▸ What is expected
Among the records below, find each line that includes the string "bodies" and copy it.

[Records from a data source]
______
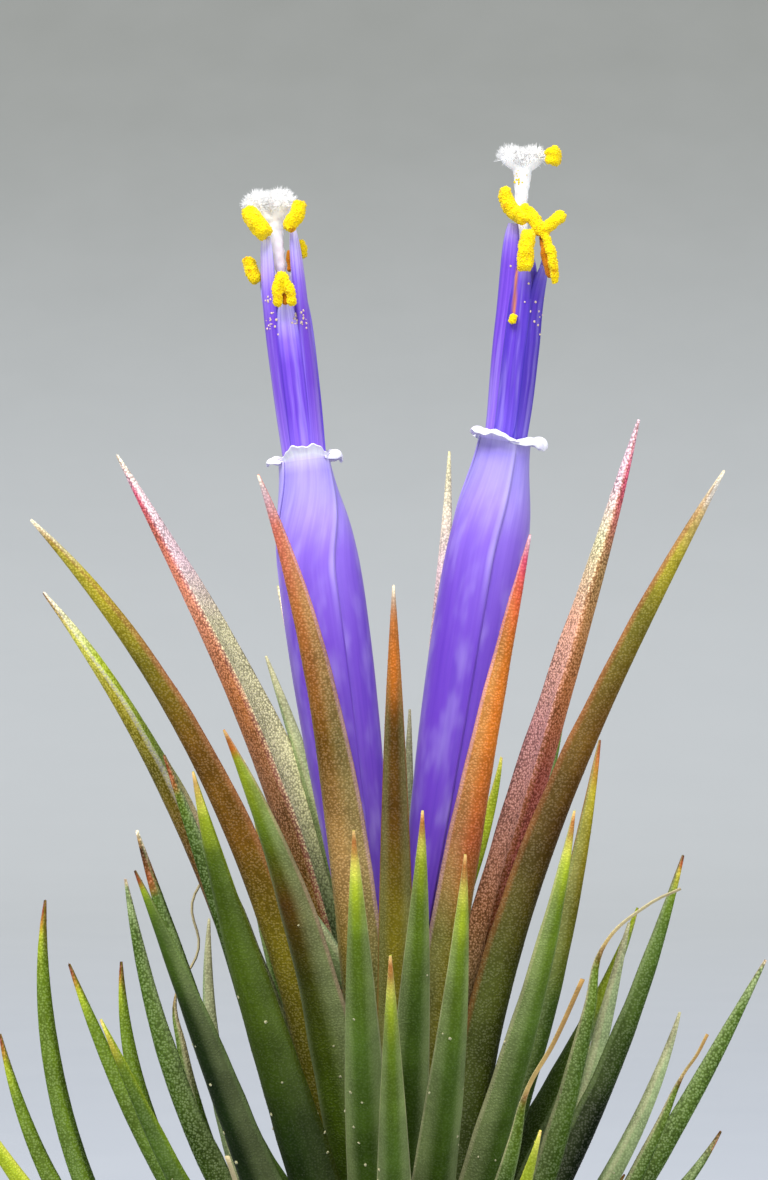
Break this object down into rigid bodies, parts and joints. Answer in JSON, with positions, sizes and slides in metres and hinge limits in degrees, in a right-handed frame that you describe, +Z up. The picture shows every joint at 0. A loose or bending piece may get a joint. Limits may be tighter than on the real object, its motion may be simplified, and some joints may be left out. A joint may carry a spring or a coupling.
{
  "type": "sky plant",
  "caption": "Small clumping air plant in bloom, with pointed channelled leaves blushing red at the heart, and violet tube flowers with yellow pollen and white stigmas.",
  "frame": {"origin": "centre of the flat trimmed underside of the stem, where the plant rests on a surface", "axes": "+Z up along the plant from its foot to the stigmas, -Y towards the viewer of the picture, +X to the right in it"},
  "size_m": [0.0499, 0.0532, 0.0784],
  "materials": {
    "leaf_green": "satin green leaf with fine silvery scales",
    "leaf_blush": "satin leaf blushing from olive to coral red, with fine silvery scales",
    "leaf_heart": "satin pale green young leaf with fine silvery scales",
    "husk": "matt dry brown husk and wiry root",
    "petal": "soft violet petal, paler towards its white turned back tips",
    "filament": "smooth deep violet, paler at the tips",
    "pollen": "matt granular yellow",
    "stigma": "white, covered in fine short hairs"
  },
  "bodies": {
    "root": {"stem": "husk", "heart": "leaf_heart", "leaf_inner_01": "leaf_blush", "leaf_inner_02": "leaf_blush", "leaf_inner_03": "leaf_blush", "leaf_inner_04": "leaf_blush", "leaf_inner_05": "leaf_blush", "leaf_inner_06": "leaf_blush", "leaf_inner_07": "leaf_blush", "leaf_inner_08": "leaf_blush", "leaf_inner_09": "leaf_green", "leaf_inner_10": "leaf_green", "leaf_mid_01": "leaf_green", "leaf_mid_02": "leaf_green", "leaf_mid_03": "leaf_green", "leaf_mid_04": "leaf_green", "leaf_mid_05": "leaf_green", "leaf_mid_06": "leaf_green", "leaf_mid_07": "leaf_green", "leaf_mid_08": "leaf_green", "leaf_mid_09": "leaf_green", "leaf_mid_10": "leaf_green", "leaf_mid_11": "leaf_green", "leaf_mid_12": "leaf_green", "leaf_mid_13": "leaf_green", "leaf_mid_14": "leaf_green", "leaf_mid_15": "leaf_green", "leaf_outer_01": "leaf_green", "leaf_outer_02": "leaf_green", "leaf_outer_03": "leaf_green", "leaf_outer_04": "leaf_green", "leaf_outer_05": "leaf_green", "leaf_outer_06": "leaf_green", "leaf_outer_07": "leaf_green", "leaf_outer_08": "leaf_green", "leaf_outer_09": "leaf_green", "leaf_outer_10": "leaf_green", "leaf_outer_11": "leaf_green", "leaf_outer_12": "leaf_green", "leaf_outer_13": "leaf_green", "leaf_outer_14": "leaf_green", "leaf_outer_15": "leaf_green", "leaf_outer_16": "leaf_green", "leaf_outer_17": "leaf_green", "leaf_outer_18": "leaf_green", "leaf_outer_19": "leaf_green", "leaf_outer_20": "leaf_green", "petals_left": "petal", "petals_right": "petal", "filaments_left": "filament", "filaments_right": "filament", "pistil_left": "stigma", "pistil_right": "stigma", "anther_left_1": "pollen", "anther_left_2": "pollen", "anther_left_3": "pollen", "anther_left_4": "pollen", "anther_left_5": "pollen", "anthers_right": "pollen", "anther_right_top": "pollen"}
  },
  "joints": []
}
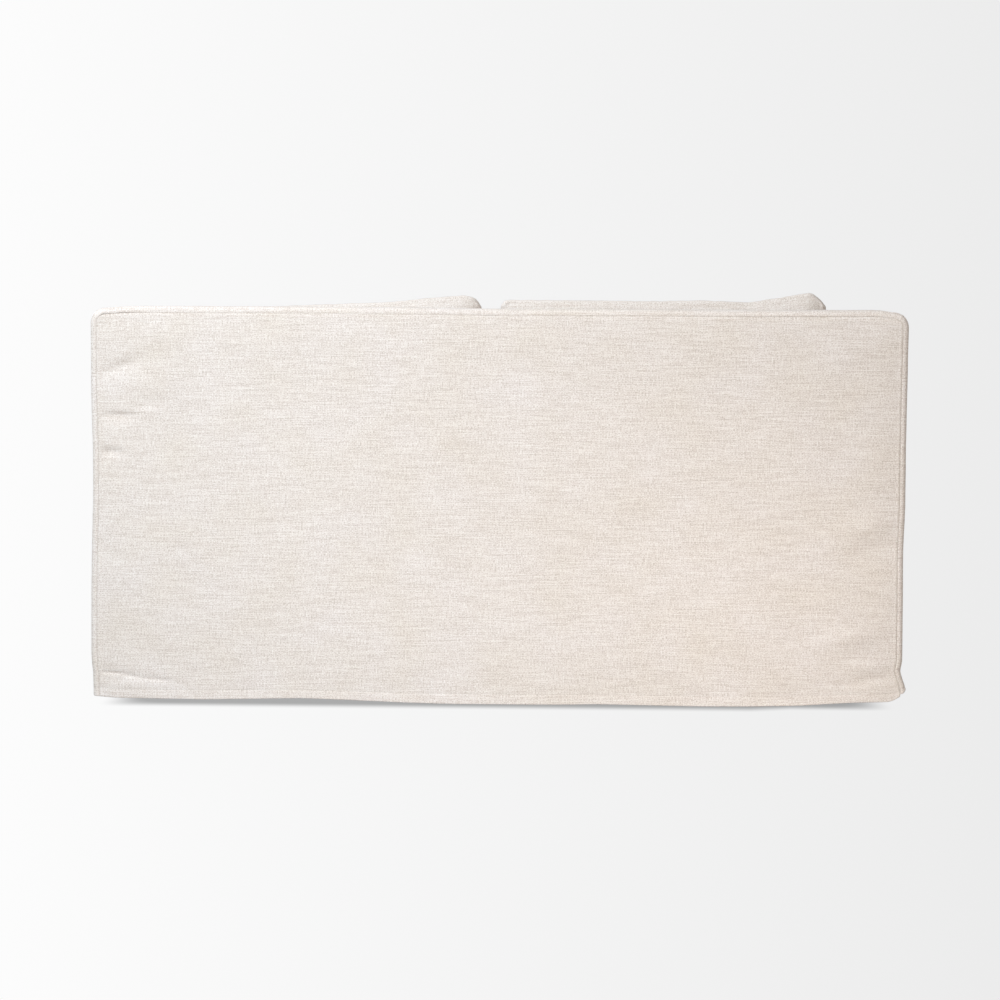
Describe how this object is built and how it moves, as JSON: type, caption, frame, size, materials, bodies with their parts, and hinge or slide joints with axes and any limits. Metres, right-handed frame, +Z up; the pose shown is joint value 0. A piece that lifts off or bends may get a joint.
______
▸ Result of this task
Break this object down into rigid bodies, parts and joints. Answer in JSON, with positions, sizes and slides in metres and hinge limits in degrees, in a right-handed frame that you describe, +Z up. The picture shows every joint at 0. A loose or bending piece may get a joint. Limits may be tighter than on the real object, its motion may be simplified, and some joints may be left out. A joint may carry a spring or a coupling.
  "bodies": {
Describe how this object is built and how it moves, as JSON: type, caption, frame, size, materials, bodies with their parts, and hinge or slide joints with axes and any limits. Metres, right-handed frame, +Z up; the pose shown is joint value 0. A piece that lifts off or bends may get a joint.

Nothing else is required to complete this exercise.